Born in northern Greece in 384 BC (see box), Aristotle’s ideas dominated western science and philosophy for nearly 2000 years, from his death in 322 BC until Galileo’s destruction of his mechanics in 1609. Unfortunately, with the rise of modern physics over the past three centuries, Aristotle’s achievements have been eclipsed. We honour the thinkers of antiquity who guessed right – the atomic theory of Democritus, the heliocentric view of Aristarchus – but not the man who we can truly say invented science. For his physics and astronomy, Aristotle has become identified as the barrier to scientific progress in the renaissance.
After he died, Aristotle’s books, which represent perhaps just one-third of his total output, are said to have been buried in a cave in Asia Minor for 200 years. Although the Peripatetic philosopher Andronicus did prepare an edition of Aristotle’s works in Rome shortly after their rediscovery, they were entirely lost to Europe following the fall of the Roman empire. It was not until the 11th and 12th centuries – thanks to Arabic translations from the Islamic kingdoms of Sicily and Spain – that his writings were rediscovered in Europe.
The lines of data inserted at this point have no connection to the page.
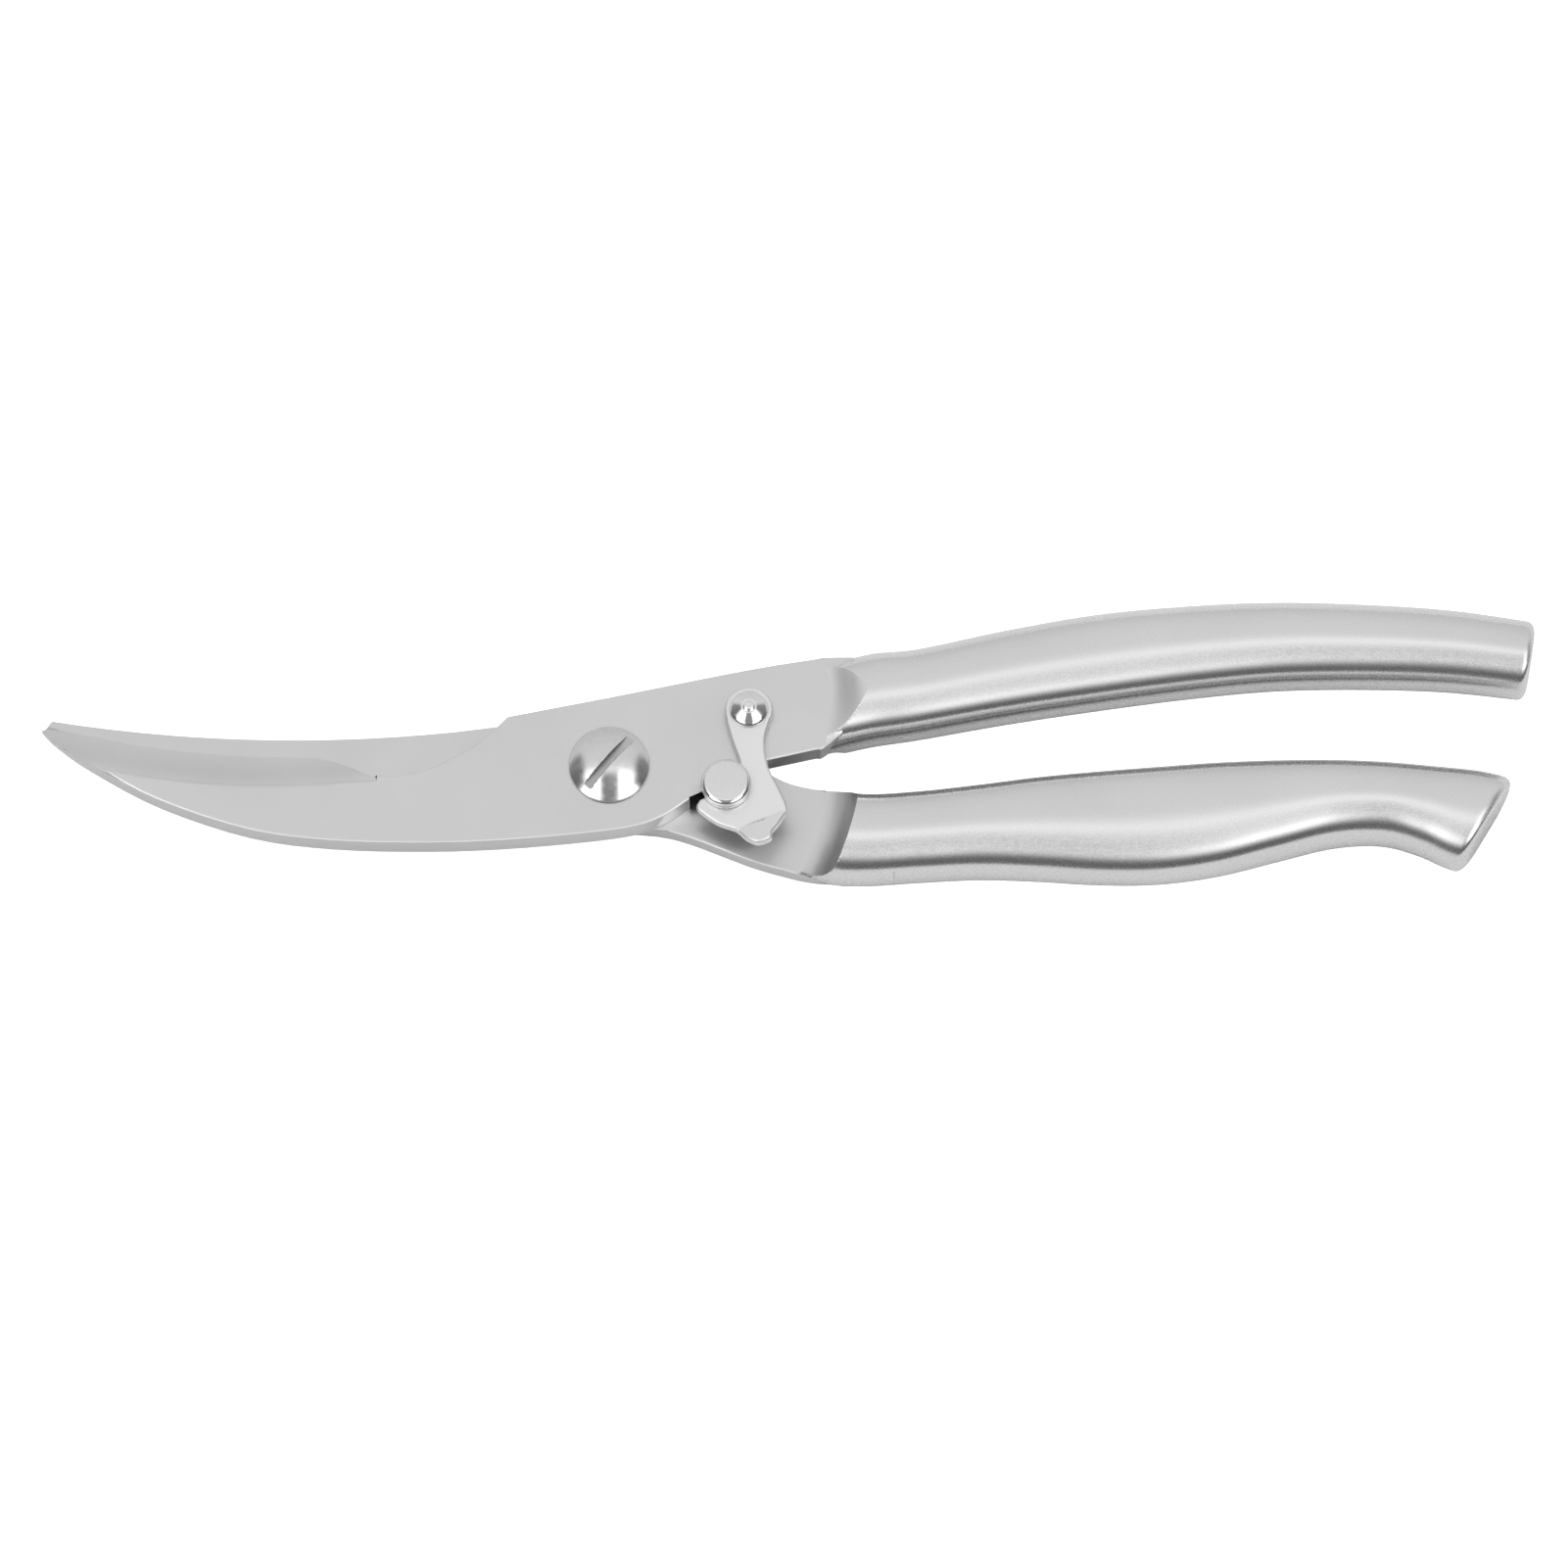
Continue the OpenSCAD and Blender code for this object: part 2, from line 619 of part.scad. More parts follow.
// The opening spring: a helix bent round the pivot axis in its channel.
module opening_spring() {
    coil = (spring_dia - wire_dia) / 2;
    room = asin((wire_dia / 2 + channel_clear / 2) / channel_radius);
    a = channel_start + room;
    b = stop_turn - asin(stop_dia / 2 / channel_radius) - room;
    z = channel_floor + channel_depth / 2;
    count = spring_turns * 8;
    color([0.55, 0.55, 0.58])
        loft([for (i = [0:count])
            let (turn = a + (b - a) * i / count, roll = 45 * i)
            [for (k = [0:5])
                let (out = coil + wire_dia / 2 * cos(60 * k), lean = wire_dia / 2 * sin(60 * k),
                    p = turned([channel_radius + out * cos(roll), lean], turn))
                [p.x, p.y, z + out * sin(roll)]]]);
}
module stop_pin() {
    color([0.65, 0.65, 0.67])
        rotate(stop_turn)
            translate([channel_radius, 0, channel_floor + channel_clear])
                cylinder(d = stop_dia, h = front_z + stop_seat - channel_floor - channel_clear);
}

front_blade();
back_blade();
upper_handle_front_shell();
upper_handle_back_shell();
lower_handle_front_shell();
lower_handle_back_shell();
upper_handle_end_cap();
lower_handle_end_cap();
pivot_screw();
pivot_spring_washer();
pivot_nut();
lock_latch();
latch_rivet();
latch_washer();
lock_pin();
opening_spring();
stop_pin();
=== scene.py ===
"""Poultry shears: the looks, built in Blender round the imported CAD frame."""
import json
import math

import bmesh
import bpy
import numpy as np
from mathutils import Matrix, Vector
from mathutils.bvhtree import BVHTree

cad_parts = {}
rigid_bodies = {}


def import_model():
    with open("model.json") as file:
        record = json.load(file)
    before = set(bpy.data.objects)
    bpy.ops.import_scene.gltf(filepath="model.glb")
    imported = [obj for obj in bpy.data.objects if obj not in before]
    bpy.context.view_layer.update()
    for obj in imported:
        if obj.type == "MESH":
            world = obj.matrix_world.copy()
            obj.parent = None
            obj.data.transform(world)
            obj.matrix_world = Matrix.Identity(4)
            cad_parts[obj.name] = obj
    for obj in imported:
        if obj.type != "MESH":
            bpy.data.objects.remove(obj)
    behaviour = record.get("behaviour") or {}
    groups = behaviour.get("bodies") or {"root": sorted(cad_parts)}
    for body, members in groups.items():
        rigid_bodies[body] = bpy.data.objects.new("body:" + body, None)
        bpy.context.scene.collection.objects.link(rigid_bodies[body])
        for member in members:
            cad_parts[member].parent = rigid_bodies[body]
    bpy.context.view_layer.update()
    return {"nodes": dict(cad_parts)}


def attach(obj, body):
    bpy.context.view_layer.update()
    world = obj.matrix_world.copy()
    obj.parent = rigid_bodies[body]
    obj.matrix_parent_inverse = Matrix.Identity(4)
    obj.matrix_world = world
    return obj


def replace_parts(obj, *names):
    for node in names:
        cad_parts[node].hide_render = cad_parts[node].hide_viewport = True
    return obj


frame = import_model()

MM = 0.001
nodes = frame["nodes"]
scene = bpy.context.scene


# ---------------------------------------------------------------- photograph
# The view of the photograph: a long lens looks along +Y and down on the shears,
# which lie on a white table. The points are places in the photograph, in its
# own frame scaled to a long side of 1568.
POINTS = {
    "left_x": 44.1,
    "right_x": 1536.2,
    "top_y": 602.3,
    "bottom_y": 885.4,
    "front_blade_tip": (44.0, 733.2),
    "heel_corner": (509.5, 717.2),
    "notch_floor": (395.7, 776.2),
    "belly_low": (455.0, 852.0),
    "screw_dome": (610.6, 765.7),
    "slot_upper_end": (632.2, 738.0),
    "slot_lower_end": (587.6, 787.9),
    "lock_pin_head": (726.7, 781.6),
    "latch_rivet": (749.0, 707.7),
    "latch_tab_corner": (759.8, 845.4),
    "latch_hook_tip": (699.0, 805.5),
    "crease_scuff": (757.1, 821.2),
    "upper_shoulder": (868.9, 706.0),
    "lower_shoulder": (850.1, 827.6),
    "lower_handle_narrow": (1361.4, 846.8),
    "lower_end_corner": (1505.3, 786.5),
}
W = H = 1568
L = max(W, H)


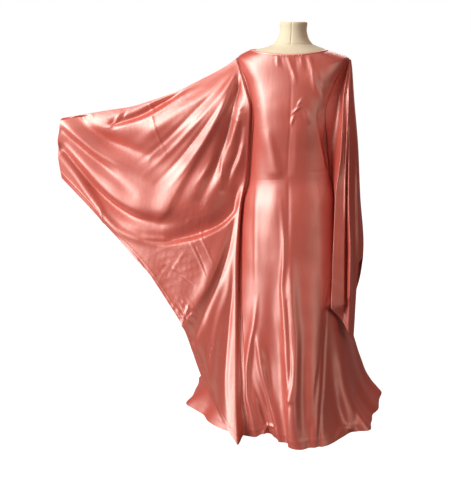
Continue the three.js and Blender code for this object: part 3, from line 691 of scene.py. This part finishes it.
def crease_sum(x, z, creases):
    total = np.zeros(x.shape)
    for points, depths, widths in creases:
        at = np.linspace(0, 1, CREASE_STEPS * (len(points) - 1) + 1)
        line = along(points, at)
        reach = CREASE_REACH * max(widths)
        low, high = line.min(0) - reach, line.max(0) + reach
        near = (x > low[0]) & (x < high[0]) & (z > low[1]) & (z < high[1])
        if not near.any():
            continue
        p = np.stack([x[near], z[near]], -1)
        best = np.full(len(p), 1e9)
        offset = np.zeros(len(p))
        share = np.zeros(len(p))
        for k in range(len(line) - 1):
            a, d = line[k], line[k + 1] - line[k]
            t = np.clip(((p - a) @ d) / (d @ d), 0, 1)
            away = p - a - t[:, None] * d
            far = np.hypot(away[:, 0], away[:, 1])
            here = far < best
            best = np.where(here, far, best)
            cross = (d[0] * (p[:, 1] - a[1]) - d[1] * (p[:, 0] - a[0])) / math.hypot(*d)
            offset = np.where(here, cross, offset)
            share = np.where(here, at[k] + t * (at[k + 1] - at[k]), share)
        left = smooth(0.5 + offset / (2 * min(widths)))
        wide = lerp(widths[1], widths[0], left)
        total[near] += curve((0, 0.5, 1), depths, share) * np.exp(-((best / wide) ** 2))
    return total


# Gentle unevenness from seeded waves, in millimetres
def ripple(points, seed, size, height):
    random = np.random.default_rng(seed)
    total = np.zeros(points.shape[:-1])
    for _ in range(RIPPLE_WAVES):
        way = random.normal(size=3)
        way = way / np.linalg.norm(way) * 2 * math.pi / (size * random.uniform(*RIPPLE_SPREAD))
        total = total + np.sin(points @ way + random.uniform(0, 2 * math.pi))
    return height * total / math.sqrt(RIPPLE_WAVES)


# Sharp small crumples inside soft round patches
def crumpled(x, z, patches, seed):
    random = np.random.default_rng(seed)
    total = np.zeros(x.shape)
    for px, pz, reach, height, size in patches:
        share = np.exp(-(((x - px) ** 2 + (z - pz) ** 2) / reach**2) ** 1.5)
        added = np.zeros(x.shape)
        for _ in range(CRUMPLE["waves"]):
            turn = random.uniform(0, math.pi)
            pace = math.pi / (size * random.uniform(*CRUMPLE["pace"]))
            beside = (x * math.sin(turn) - z * math.cos(turn)) * pace * CRUMPLE["bend_pace"]
            bend = CRUMPLE["bend"] * np.sin(beside + random.uniform(0, CRUMPLE["phase"]))
            ahead = (x * math.cos(turn) + z * math.sin(turn)) * pace
            wave = ahead + random.uniform(0, CRUMPLE["phase"]) + bend
            added = added + (1 - np.abs(np.sin(wave))) ** 2 - CRUMPLE["level"]
        total = total + height * share * added / math.sqrt(CRUMPLE["waves"])
    return total


# A smooth sheet through a grid of points, sharp where it ends
def mesh_from_grid(name, grid, closed=False):
    rows, count = grid.shape[:2]
    index = np.arange(rows * count).reshape(rows, count)
    if closed:
        index = np.concatenate([index, index[:, :1]], 1)
    quads = np.stack([index[:-1, :-1], index[:-1, 1:], index[1:, 1:], index[1:, :-1]], -1).reshape(-1, 4)
    mesh = bpy.data.meshes.new(name)
    mesh.from_pydata((grid.reshape(-1, 3) * MM).tolist(), [], quads.tolist())
    mesh.polygons.foreach_set("use_smooth", np.ones(len(quads), bool))
    mesh.update()
    edges = np.zeros(len(mesh.loops), np.int32)
    mesh.loops.foreach_get("edge_index", edges)
    at_border = np.bincount(edges, minlength=len(mesh.edges)) == 1
    mesh.edges.foreach_set("use_edge_sharp", at_border)
    obj = bpy.data.objects.new(name, mesh)
    bpy.context.scene.collection.objects.link(obj)
    return obj


# Thin satin shell that stands for a cloth solid
def cloth(node, grid):
    obj = mesh_from_grid(node + "_cloth", grid)
    thick = obj.modifiers.new("cloth", "SOLIDIFY")
    thick.thickness = CLOTH * MM
    thick.offset = 0
    obj.data.materials.append(SATIN)
    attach(obj, "root")
    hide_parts(node)
    return obj


# Materials
def new_material(name):
    material = bpy.data.materials.new(name)
    material.use_nodes = True
    tree = material.node_tree
    return material, tree, tree.nodes["Principled BSDF"]


def fill_in(node, values):
    for name, value in values.items():
        node.inputs[name].default_value = value


def noise(tree, vector, scale, detail, rough=0.5):
    node = tree.nodes.new("ShaderNodeTexNoise")
    fill_in(node, {"Scale": scale, "Detail": detail, "Roughness": rough})
    tree.links.new(vector, node.inputs["Vector"])
    return node.outputs["Fac"]


# Base colour that wanders between two tones
def toned(tree, shader, fac, tones, stops=(0, 1)):
    ramp = tree.nodes.new("ShaderNodeValToRGB")
    for element, stop, tone in zip(ramp.color_ramp.elements, stops, tones):
        element.position = stop
        element.color = (*tone, 1)
    tree.links.new(fac, ramp.inputs["Fac"])
    tree.links.new(ramp.outputs["Color"], shader.inputs["Base Color"])


def bump(tree, height, strength, distance):
    node = tree.nodes.new("ShaderNodeBump")
    fill_in(node, {"Strength": strength, "Distance": distance})
    tree.links.new(height, node.inputs["Height"])
    return node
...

The modern view of Aristotle
The image of Aristotle we have today is profoundly affected by Galileo’s attack on his physics and on his world view. We are left with the idea that Aristotle represents all the worst aspects of medieval philosophy. Plato, on the other hand, is still cited with approval by theorists and mathematicians, who love to imagine that their ideas represent some underlying reality about the universe.
A fairly characteristic view of Aristotle is given by the physicist J D Bernal in his book Science in History (1969 Penguin). “Bruno had to be burnt and Galileo condemned before doctrines which were derived from Aristotle…could be overthrown,” he wrote. “The subsequent history of science is largely, in fact, the story of how Aristotle was overthrown in one field after another. Indeed Ramus was not far from the mark when he maintained in his famous thesis of 1536 ‘that everything Aristotle taught is false’.”
Of course, Aristotle’s incorrect picture of the Earth as the centre of the solar system had to be overthrown, as did several aspects of his dynamics, in order for the new physics of Galileo and Newton to emerge. But we are left with a diminished and usually inaccurate view of Aristotle’s views and work. After all, many of Aristotle’s insights and hypotheses were not superseded until well into the 19th century. His concept of a uniform, ever-flowing time was adopted unaltered by Newton and still has its place in relativistic physics in an inertial frame. We can surely not fail to take seriously someone whose scientific ideas are still alive after more than 2000 years.
Aristotle’s dynamics
Some insight into Aristotle’s scientific views can be obtained from his two great works on physics – Physics and On the Heavens. Aristotle had no mathematical machinery for dealing with the concept of acceleration, so he analysed only states of uniform velocity. He did not analyse frictionless uniform motion because such motion is not seen in the world. It was not until Newton that this Platonic concept of uniform motion in a straight line under no force was seen to be fundamental to dynamics.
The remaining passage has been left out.